In other words, when a bad thing happens to a good person, more than likely an absolutely wonderful thing also happens to that person somewhere along the line, thereby maintaining the balance. Likewise, when a good thing happens to a bad person, more than likely an absolutely horrifically terrible thing also happens to that person somewhere along the line, thereby maintaining the balance. It's just another conservation law: the Law of the Conservation of Karma.
The Universe is fundamentally fair and just, but that doesn't mean it always seems that way to us. Sometimes a bad thing happens to a good person first, and the absolutely wonderful thing -- the balancing item -- happens after. Other times, the sequence is reversed. Sometimes the balance is achieved by virtue of more than one balancing item. Sometimes we see good things happen to bad people throughout their misbegotten lives; but we may not see the absolutely horrifically dreadful balancing item/s emerging in future or past lives of those bad people.
There's no escape, for good or for bad, for better or for worse. You can run but you can't hide. The accumulation of past actions is a necklace worn around the neck of all free agents.

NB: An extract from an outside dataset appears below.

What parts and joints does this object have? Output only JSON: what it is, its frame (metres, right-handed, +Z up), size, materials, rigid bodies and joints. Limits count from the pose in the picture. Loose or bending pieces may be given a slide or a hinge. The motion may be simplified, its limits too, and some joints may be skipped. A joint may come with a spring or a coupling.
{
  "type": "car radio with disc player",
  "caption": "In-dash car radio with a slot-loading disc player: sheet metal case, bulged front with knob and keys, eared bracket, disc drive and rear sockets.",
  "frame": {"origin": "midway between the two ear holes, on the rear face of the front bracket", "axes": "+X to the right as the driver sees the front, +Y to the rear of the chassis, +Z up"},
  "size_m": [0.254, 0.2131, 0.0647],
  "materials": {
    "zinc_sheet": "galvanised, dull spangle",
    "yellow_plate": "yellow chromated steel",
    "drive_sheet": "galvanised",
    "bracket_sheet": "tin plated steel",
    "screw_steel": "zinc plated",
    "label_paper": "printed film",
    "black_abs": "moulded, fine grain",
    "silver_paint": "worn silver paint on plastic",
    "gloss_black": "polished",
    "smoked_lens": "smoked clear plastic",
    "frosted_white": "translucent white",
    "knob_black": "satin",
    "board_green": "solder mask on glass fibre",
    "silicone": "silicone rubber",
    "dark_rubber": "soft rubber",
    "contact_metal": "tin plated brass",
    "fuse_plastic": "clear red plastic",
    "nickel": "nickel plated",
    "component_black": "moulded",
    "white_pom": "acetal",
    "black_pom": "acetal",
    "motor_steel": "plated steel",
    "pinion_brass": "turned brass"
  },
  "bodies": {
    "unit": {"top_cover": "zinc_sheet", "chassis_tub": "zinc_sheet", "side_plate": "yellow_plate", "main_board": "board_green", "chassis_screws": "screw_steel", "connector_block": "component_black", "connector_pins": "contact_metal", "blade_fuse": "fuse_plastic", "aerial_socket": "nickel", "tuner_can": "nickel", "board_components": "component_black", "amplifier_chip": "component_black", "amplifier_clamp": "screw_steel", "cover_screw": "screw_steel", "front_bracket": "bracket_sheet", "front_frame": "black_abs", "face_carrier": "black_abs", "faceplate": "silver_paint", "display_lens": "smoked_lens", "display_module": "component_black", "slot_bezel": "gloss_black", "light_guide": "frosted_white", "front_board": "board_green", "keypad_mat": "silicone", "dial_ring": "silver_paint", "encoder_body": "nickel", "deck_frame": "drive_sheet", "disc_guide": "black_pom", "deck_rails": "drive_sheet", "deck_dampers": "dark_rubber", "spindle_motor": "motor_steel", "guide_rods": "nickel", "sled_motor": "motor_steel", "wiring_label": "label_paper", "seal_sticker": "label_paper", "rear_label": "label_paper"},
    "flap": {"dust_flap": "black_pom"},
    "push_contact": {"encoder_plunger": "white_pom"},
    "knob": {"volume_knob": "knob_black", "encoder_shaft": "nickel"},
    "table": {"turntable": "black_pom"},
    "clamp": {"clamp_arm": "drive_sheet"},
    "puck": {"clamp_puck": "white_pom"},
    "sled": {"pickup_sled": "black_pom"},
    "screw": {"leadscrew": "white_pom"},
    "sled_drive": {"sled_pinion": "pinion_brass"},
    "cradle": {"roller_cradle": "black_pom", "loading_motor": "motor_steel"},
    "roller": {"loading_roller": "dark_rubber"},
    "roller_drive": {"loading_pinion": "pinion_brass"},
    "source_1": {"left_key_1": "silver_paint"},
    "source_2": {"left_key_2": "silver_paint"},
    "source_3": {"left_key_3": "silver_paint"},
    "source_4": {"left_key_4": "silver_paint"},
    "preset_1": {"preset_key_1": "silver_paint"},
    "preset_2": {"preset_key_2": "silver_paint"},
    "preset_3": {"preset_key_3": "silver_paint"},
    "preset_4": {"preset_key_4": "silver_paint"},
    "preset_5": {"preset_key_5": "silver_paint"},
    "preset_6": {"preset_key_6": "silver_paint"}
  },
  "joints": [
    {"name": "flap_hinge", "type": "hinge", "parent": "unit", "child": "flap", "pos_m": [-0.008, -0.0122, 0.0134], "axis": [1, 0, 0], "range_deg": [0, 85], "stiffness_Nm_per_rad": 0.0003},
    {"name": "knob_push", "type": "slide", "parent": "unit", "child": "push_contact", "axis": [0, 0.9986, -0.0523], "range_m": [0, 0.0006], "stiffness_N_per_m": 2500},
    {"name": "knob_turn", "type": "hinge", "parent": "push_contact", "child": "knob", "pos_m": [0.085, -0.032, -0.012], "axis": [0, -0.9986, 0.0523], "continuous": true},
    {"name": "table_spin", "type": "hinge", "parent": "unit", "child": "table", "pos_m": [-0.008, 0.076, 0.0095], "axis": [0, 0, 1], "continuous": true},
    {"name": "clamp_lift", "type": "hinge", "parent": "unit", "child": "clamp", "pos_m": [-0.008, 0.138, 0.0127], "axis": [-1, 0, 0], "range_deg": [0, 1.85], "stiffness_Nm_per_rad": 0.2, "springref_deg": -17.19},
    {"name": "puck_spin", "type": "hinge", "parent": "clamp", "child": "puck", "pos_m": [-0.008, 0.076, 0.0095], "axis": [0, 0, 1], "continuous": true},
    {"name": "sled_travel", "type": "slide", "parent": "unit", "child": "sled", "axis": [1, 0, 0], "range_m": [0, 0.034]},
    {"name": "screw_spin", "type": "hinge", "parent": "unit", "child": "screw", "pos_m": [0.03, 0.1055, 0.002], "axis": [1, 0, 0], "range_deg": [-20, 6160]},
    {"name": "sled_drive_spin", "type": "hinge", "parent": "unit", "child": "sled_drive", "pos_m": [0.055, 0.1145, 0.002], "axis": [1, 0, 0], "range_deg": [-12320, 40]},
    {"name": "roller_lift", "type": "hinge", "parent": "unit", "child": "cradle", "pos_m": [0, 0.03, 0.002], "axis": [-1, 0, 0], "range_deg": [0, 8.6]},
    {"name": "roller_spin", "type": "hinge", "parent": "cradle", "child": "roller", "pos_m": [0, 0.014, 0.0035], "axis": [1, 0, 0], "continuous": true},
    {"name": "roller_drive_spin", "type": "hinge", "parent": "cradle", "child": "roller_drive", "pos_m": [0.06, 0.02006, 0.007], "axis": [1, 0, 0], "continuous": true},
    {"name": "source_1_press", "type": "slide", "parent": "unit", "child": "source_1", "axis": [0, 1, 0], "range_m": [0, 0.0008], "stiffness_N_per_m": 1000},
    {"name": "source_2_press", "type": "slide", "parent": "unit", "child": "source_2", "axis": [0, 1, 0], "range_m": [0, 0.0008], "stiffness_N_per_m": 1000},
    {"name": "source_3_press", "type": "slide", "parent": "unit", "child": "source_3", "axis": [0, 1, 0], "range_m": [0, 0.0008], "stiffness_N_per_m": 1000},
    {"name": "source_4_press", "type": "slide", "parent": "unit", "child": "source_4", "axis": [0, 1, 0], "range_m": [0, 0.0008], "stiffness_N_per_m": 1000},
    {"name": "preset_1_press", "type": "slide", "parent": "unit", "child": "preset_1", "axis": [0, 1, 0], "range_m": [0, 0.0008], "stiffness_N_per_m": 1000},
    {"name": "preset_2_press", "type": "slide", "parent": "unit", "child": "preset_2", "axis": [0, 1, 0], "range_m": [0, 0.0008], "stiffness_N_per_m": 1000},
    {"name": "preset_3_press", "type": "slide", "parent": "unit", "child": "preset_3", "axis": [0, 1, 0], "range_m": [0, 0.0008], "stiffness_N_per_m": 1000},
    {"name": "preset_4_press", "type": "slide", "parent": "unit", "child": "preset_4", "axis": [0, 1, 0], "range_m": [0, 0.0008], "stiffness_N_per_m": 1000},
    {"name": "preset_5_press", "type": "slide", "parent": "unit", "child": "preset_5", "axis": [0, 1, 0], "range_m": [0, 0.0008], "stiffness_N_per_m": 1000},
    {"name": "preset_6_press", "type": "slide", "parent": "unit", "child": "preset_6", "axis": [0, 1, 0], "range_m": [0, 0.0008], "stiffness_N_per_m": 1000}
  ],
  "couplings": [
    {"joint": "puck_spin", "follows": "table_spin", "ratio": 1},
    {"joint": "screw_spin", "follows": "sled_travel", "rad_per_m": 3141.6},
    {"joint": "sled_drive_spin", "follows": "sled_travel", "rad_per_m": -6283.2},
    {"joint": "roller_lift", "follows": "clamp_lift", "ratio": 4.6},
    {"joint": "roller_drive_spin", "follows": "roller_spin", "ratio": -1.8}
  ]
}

As Newton's law states: to each action is an equal and opposite reaction.
* "Great Cycle" points toward
- the eternal return concept in some schools of metaphysics, in which Reality has no start, end or direction, and to
- dynamically unbounded cosmological models with more than two singularities [;D), eg multiple "big bang" / "big crunch" cycles, multiple phases of inflation, instantaneous multiversal branching, spawning of baby universes per Lee Smolin, etc.
** Much to Einstein's disgust, according to mainstream quantum thought, dice are in fact played by, with and within the Universe.